Beliefs attributed to Christian eschatology appear to have played a role in their decision to journey to Florida. According to Stars and Stripes, Beason told family members and other people that they came to Florida to survive the end of the world and out of interest for UFO phenomena. Members of their units reported that some members of the group initially intended to kill the antichrist, although Beason would later deny having said anything of the sort. A conference of the Mutual UFO Network (MUFON) was taking place in Pensacola on July 9, although it is not clear any member of the group attended. Just two years prior, the Gulf Breeze UFO sightings, largely believed to be a hoax, had attracted the attention of those interested in the paranormal.

Speaking two years after the events, Davis denied the group had any interest in UFOs. According to his version of events, they had been experimenting with a ouija board since 1989 and had been spiritually instructed to leave the military in preparation for the Rapture.

==Arrests and release==
On July 14, the six were arrested, most of them at the Gulf Breeze home of one Anna Foster, after Hueckstaedt attracted police attention for a traffic violation. Foster was described by police as a psychic.

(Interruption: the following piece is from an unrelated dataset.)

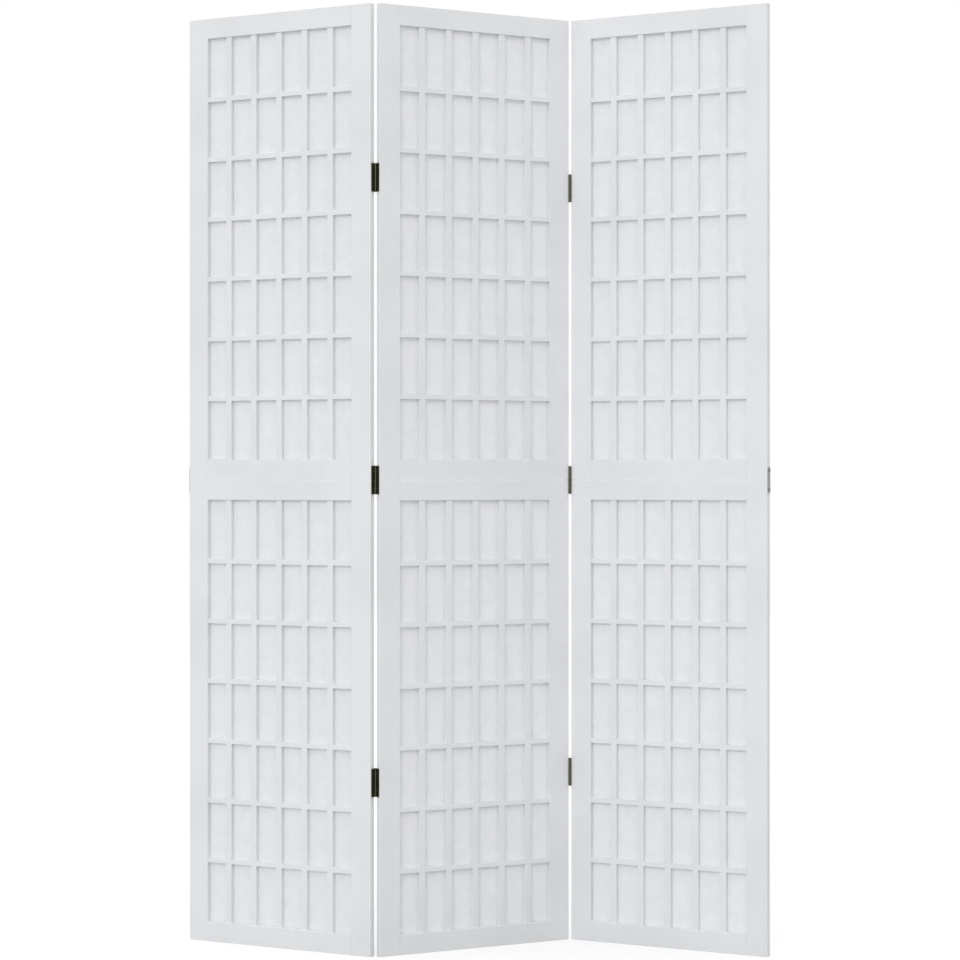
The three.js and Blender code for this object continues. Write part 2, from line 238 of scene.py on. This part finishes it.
def edge_middles_and_spans(piece, place):
    """For each edge, its middle and its size along x, y and z, both in the frame of place."""
    mesh = piece.data
    points = np.empty(len(mesh.vertices) * 3)
    mesh.vertices.foreach_get("co", points)
    back = np.array(place.inverted())
    own = points.reshape(-1, 3) @ back[:3, :3].T + back[:3, 3]
    pairs = np.empty(len(mesh.edges) * 2, int)
    mesh.edges.foreach_get("vertices", pairs)
    ends = own[pairs.reshape(-1, 2)]
    return ends.mean(1), np.abs(ends[:, 0] - ends[:, 1])


def ease(piece, width, weights=None, segments=2):
    """Rounds a piece's edges: those with a weight, by that share of width, or else all sharp
    ones."""
    bevel = piece.modifiers.new("eased_edges", "BEVEL")
    bevel.width = width
    bevel.segments = segments
    bevel.harden_normals = True
    if weights is None:
        bevel.limit_method = "ANGLE"
        bevel.angle_limit = sharp_above
    else:
        bevel.limit_method = "WEIGHT"
        share = piece.data.attributes.new("bevel_weight_edge", "FLOAT", "EDGE")
        share.data.foreach_set("value", weights.astype(np.float32))


def settle(piece, node, panel):
    """Lets a piece move with its panel and, where there is a node for it, stand for that."""
    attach(piece, f"{panel}_panel")
    if node:
        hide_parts(node)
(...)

Under investigation for espionage, they were detained at the Fort Benning army post, then sent to Fort Knox. Because of their access to highly classified material, they were charged with desertion rather than being merely reported as absent without leave. The charges were dropped however and all six were discharged from the military within a few weeks. Three of the six came back to live at Foster's home for a time after their release. Davis would marry another woman living in Foster's home and move to Albuquerque. He wrote a book about his experiences in 1995.